>> BEGIN COLLECTED MATERIAL

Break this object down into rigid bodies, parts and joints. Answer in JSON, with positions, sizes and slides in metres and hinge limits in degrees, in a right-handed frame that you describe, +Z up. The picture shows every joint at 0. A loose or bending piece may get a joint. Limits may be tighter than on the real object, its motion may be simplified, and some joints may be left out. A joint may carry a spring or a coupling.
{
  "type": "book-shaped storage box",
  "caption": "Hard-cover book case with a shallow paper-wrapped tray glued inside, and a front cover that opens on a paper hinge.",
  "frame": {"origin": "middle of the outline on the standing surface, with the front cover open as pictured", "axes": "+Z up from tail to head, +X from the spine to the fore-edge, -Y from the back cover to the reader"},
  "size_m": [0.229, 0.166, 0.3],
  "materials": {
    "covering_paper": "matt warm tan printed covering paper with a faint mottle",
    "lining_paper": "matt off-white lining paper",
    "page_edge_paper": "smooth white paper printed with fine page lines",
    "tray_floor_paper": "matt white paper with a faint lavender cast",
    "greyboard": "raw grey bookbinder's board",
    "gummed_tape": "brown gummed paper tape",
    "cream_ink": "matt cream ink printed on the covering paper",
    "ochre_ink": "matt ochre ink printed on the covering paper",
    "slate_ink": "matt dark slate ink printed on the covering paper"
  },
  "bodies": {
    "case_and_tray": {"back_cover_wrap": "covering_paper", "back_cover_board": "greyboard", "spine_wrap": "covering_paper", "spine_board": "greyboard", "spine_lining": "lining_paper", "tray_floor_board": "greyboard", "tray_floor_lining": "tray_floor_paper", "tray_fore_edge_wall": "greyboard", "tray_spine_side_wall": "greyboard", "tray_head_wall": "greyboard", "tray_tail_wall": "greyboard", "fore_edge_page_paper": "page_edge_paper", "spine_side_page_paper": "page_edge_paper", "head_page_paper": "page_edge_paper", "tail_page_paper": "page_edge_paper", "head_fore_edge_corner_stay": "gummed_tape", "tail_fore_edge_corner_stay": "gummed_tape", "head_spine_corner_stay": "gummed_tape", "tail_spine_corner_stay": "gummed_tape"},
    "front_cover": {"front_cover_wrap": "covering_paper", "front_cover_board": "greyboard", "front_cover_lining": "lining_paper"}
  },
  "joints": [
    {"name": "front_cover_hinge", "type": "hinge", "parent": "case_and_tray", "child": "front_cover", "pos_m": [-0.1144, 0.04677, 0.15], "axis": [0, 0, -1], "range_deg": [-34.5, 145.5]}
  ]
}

>> END COLLECTED MATERIAL

## [EXERCISE BRIEF]
Copy the material above verbatim.

## [SOLUTION FOR THIS TASK]
Break this object down into rigid bodies, parts and joints. Answer in JSON, with positions, sizes and slides in metres and hinge limits in degrees, in a right-handed frame that you describe, +Z up. The picture shows every joint at 0. A loose or bending piece may get a joint. Limits may be tighter than on the real object, its motion may be simplified, and some joints may be left out. A joint may carry a spring or a coupling.
{
  "type": "book-shaped storage box",
  "caption": "Hard-cover book case with a shallow paper-wrapped tray glued inside, and a front cover that opens on a paper hinge.",
  "frame": {"origin": "middle of the outline on the standing surface, with the front cover open as pictured", "axes": "+Z up from tail to head, +X from the spine to the fore-edge, -Y from the back cover to the reader"},
  "size_m": [0.229, 0.166, 0.3],
  "materials": {
    "covering_paper": "matt warm tan printed covering paper with a faint mottle",
    "lining_paper": "matt off-white lining paper",
    "page_edge_paper": "smooth white paper printed with fine page lines",
    "tray_floor_paper": "matt white paper with a faint lavender cast",
    "greyboard": "raw grey bookbinder's board",
    "gummed_tape": "brown gummed paper tape",
    "cream_ink": "matt cream ink printed on the covering paper",
    "ochre_ink": "matt ochre ink printed on the covering paper",
    "slate_ink": "matt dark slate ink printed on the covering paper"
  },
  "bodies": {
    "case_and_tray": {"back_cover_wrap": "covering_paper", "back_cover_board": "greyboard", "spine_wrap": "covering_paper", "spine_board": "greyboard", "spine_lining": "lining_paper", "tray_floor_board": "greyboard", "tray_floor_lining": "tray_floor_paper", "tray_fore_edge_wall": "greyboard", "tray_spine_side_wall": "greyboard", "tray_head_wall": "greyboard", "tray_tail_wall": "greyboard", "fore_edge_page_paper": "page_edge_paper", "spine_side_page_paper": "page_edge_paper", "head_page_paper": "page_edge_paper", "tail_page_paper": "page_edge_paper", "head_fore_edge_corner_stay": "gummed_tape", "tail_fore_edge_corner_stay": "gummed_tape", "head_spine_corner_stay": "gummed_tape", "tail_spine_corner_stay": "gummed_tape"},
    "front_cover": {"front_cover_wrap": "covering_paper", "front_cover_board": "greyboard", "front_cover_lining": "lining_paper"}
  },
  "joints": [
    {"name": "front_cover_hinge", "type": "hinge", "parent": "case_and_tray", "child": "front_cover", "pos_m": [-0.1144, 0.04677, 0.15], "axis": [0, 0, -1], "range_deg": [-34.5, 145.5]}
  ]
}